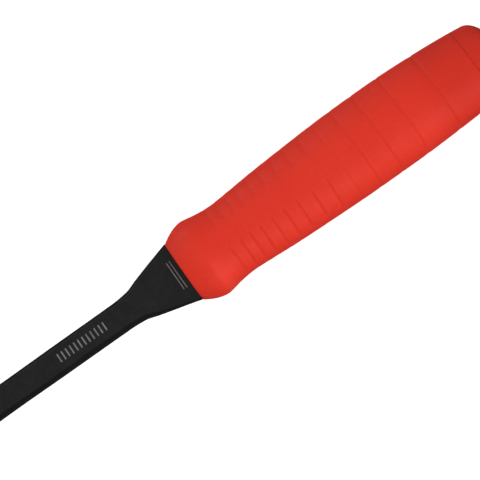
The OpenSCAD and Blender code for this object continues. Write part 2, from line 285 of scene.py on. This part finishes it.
# ---------------------------------------------------------------- shank
BAR_HALF_W, BAR_HALF_T = 6.0 * MM, 4.0 * MM
ROOT_HALF_W, ROOT_HALF_T = 9 * MM, 7 * MM
TANG_HALF_W, TANG_HALF_T, JOGGLE = 7 * MM, 2.5 * MM, 7 * MM  # the tang comes back to the axis over the joggle
TENON_HALF_W, TENON_HALF_T = 6 * MM, 4.5 * MM
FLARE_LEN, FLARE_DROP = 18.4 * MM, 5.3 * MM  # straight part of the shoulder's flare
TAPER_AT, ROOT_AT = SHANK_LEN - 78 * MM, SHANK_LEN - 14 * MM  # where the bar starts and stops to thicken
SHANK_SIDES = 96
PIN_R, RIVET_R = 2.5 * MM, 2.55 * MM
HEAD_PINS, FORK_PINS = (-15 * MM, 15 * MM), (27 * MM, 36 * MM)
RIVETS_AT = (32 * MM, 72 * MM, 112 * MM)
SHANK_HALF_W = [
    (0, SHOULDER_HALF_W), (FLARE_LEN, SHOULDER_HALF_W - FLARE_DROP), (20.4 * MM, BAR_HALF_W + 1.5 * MM),
    (23 * MM, BAR_HALF_W + 0.7 * MM), (26 * MM, BAR_HALF_W + 0.35 * MM), (30 * MM, BAR_HALF_W + 0.05 * MM),
    (60 * MM, BAR_HALF_W), (TAPER_AT, BAR_HALF_W + 0.1 * MM), (ROOT_AT, ROOT_HALF_W),
    (SHANK_LEN, ROOT_HALF_W),
]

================

> EXERCISE DETAILS
Every line above should be written out again exactly as it stands.

> REPLY TO THE TASK
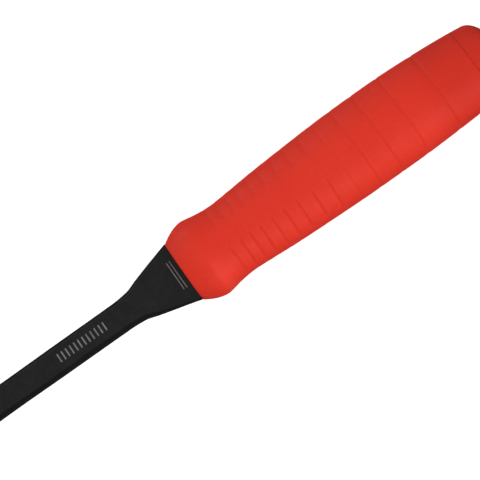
The OpenSCAD and Blender code for this object continues. Write part 2, from line 285 of scene.py on. This part finishes it.
# ---------------------------------------------------------------- shank
BAR_HALF_W, BAR_HALF_T = 6.0 * MM, 4.0 * MM
ROOT_HALF_W, ROOT_HALF_T = 9 * MM, 7 * MM
TANG_HALF_W, TANG_HALF_T, JOGGLE = 7 * MM, 2.5 * MM, 7 * MM  # the tang comes back to the axis over the joggle
TENON_HALF_W, TENON_HALF_T = 6 * MM, 4.5 * MM
FLARE_LEN, FLARE_DROP = 18.4 * MM, 5.3 * MM  # straight part of the shoulder's flare
TAPER_AT, ROOT_AT = SHANK_LEN - 78 * MM, SHANK_LEN - 14 * MM  # where the bar starts and stops to thicken
SHANK_SIDES = 96
PIN_R, RIVET_R = 2.5 * MM, 2.55 * MM
HEAD_PINS, FORK_PINS = (-15 * MM, 15 * MM), (27 * MM, 36 * MM)
RIVETS_AT = (32 * MM, 72 * MM, 112 * MM)
SHANK_HALF_W = [
    (0, SHOULDER_HALF_W), (FLARE_LEN, SHOULDER_HALF_W - FLARE_DROP), (20.4 * MM, BAR_HALF_W + 1.5 * MM),
    (23 * MM, BAR_HALF_W + 0.7 * MM), (26 * MM, BAR_HALF_W + 0.35 * MM), (30 * MM, BAR_HALF_W + 0.05 * MM),
    (60 * MM, BAR_HALF_W), (TAPER_AT, BAR_HALF_W + 0.1 * MM), (ROOT_AT, ROOT_HALF_W),
    (SHANK_LEN, ROOT_HALF_W),
]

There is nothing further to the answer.